In boxing, everything goes in rounds, including training. An amateur fight lasts three rounds while a professional fight lasts between four and 15. Boxing gyms are outfitted with a bell system to measure out rounds and condition athletes to the intervals, both physically and mentally.

“One of the biggest aspects of your training is really mental,” says Tank, “to make it about discipline. So during the round you’re not going to get a drink of water or you’re not talking to somebody about what their weekend was like.”

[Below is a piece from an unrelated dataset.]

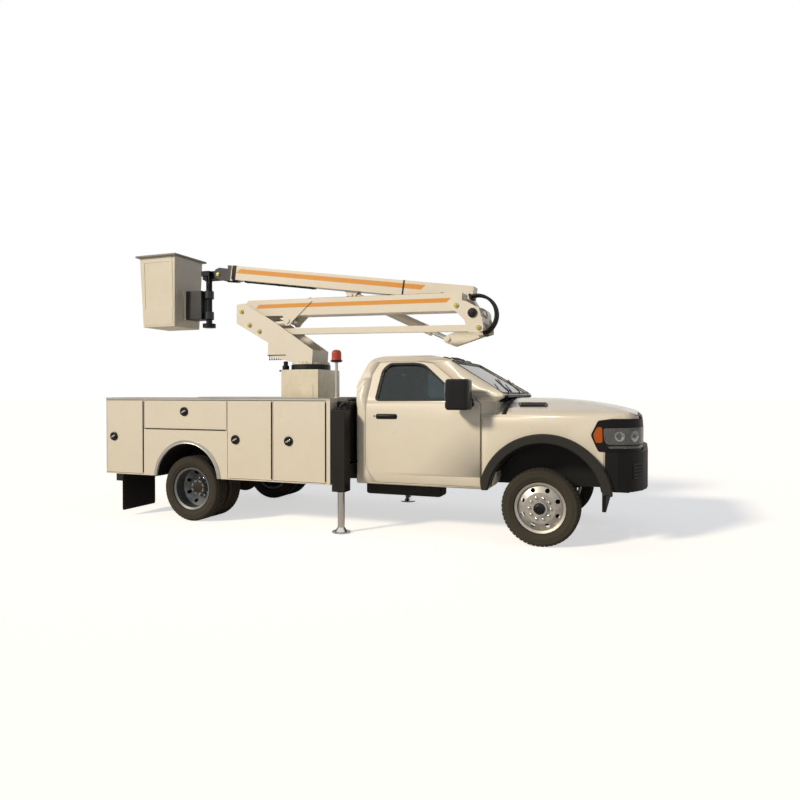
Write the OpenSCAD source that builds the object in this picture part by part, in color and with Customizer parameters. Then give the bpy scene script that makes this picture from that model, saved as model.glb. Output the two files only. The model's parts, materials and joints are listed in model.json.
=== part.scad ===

The first bell, paired with a green light, announces the beginning of a round, which is usually two or three minutes long. When there’s only 30 seconds left, a second bell rings, and the light changes to amber. A third bell and a red light marks the end of the round and a chance to take a breather, usually one-minute. Then the cycle starts again.

“Getting it into your head that if you’re in the round you’re working makes a huge difference in the amount you can accomplish in a night and the level to which you push yourself,” says Tank. Especially that 30-second bell ’cause that’s when you’re tired… your muscles are burning and you’re all out of breath and your brain wants to go, ‘This sucks,’ but that’s when you really have to push yourself to go now, now, especially now, it’s your last chance. That’s the last time that you want to be tired. You can be tired in 30 seconds but when you hear that 30-second bell, go.”

The discipline developed in this kind of interval training can carry over into the rest of a boxer’s life.

“Quite often if I’m doing something unpleasant… maybe a task at work I don’t want to do or chores… I’ll think, just 30 more seconds,” says Turbo. “You can do 30 seconds, you know you can.”

The discipline isn’t the only carryover. Turbo also says she’s her self-confidence has increased since joining the Newsgirls. “I carry myself differently. I’m more willing to try new things. I marched in the Dyke March for the first time [in 2006]. I’d never done that.”

For many women, boxing is a way to connect with her body in a new and powerful way.

“There’s so few places in our society where a woman is encouraged to see her body as something other than a clothes horse,” says Tank, “or something other than a vehicle for attraction, a tool to attract whomever they’re interested in, that it’s really a remarkable experience to see women learning to see their bodies as a physical force to be reckoned with in and of itself, to really feel powerful and have that be something that’s positive and applauded and encouraged.”

Many of the Newsgirls say it’s the empowering atmosphere of the club that keeps them coming back.

“I love boxing, but I love the Toronto Newsgirls more,” says Iceberg. “It’s a nurturing wonderful place to be and I think for me if I had to be in an environment that I didn’t really love I wouldn’t pursue it.”

All of the Newsgirls are quick to extol Howe as the luminary behind the club, and to enthuse over the inspiration they draw from their club mates.

“When you meet Savoy Howe she’s transcendent,” says Machine. “You meet that woman and it’s impossible not to be excited when you’re around her. She’s the best coach I’ve ever had, one of the best instructors for anything that I’ve ever seen. She makes the whole thing fun.

“The thing about the newsgirls is that once you’re there you’re surrounded by all these awesome women. Even if it was a sewing circle I’d still be a Newsgirl.”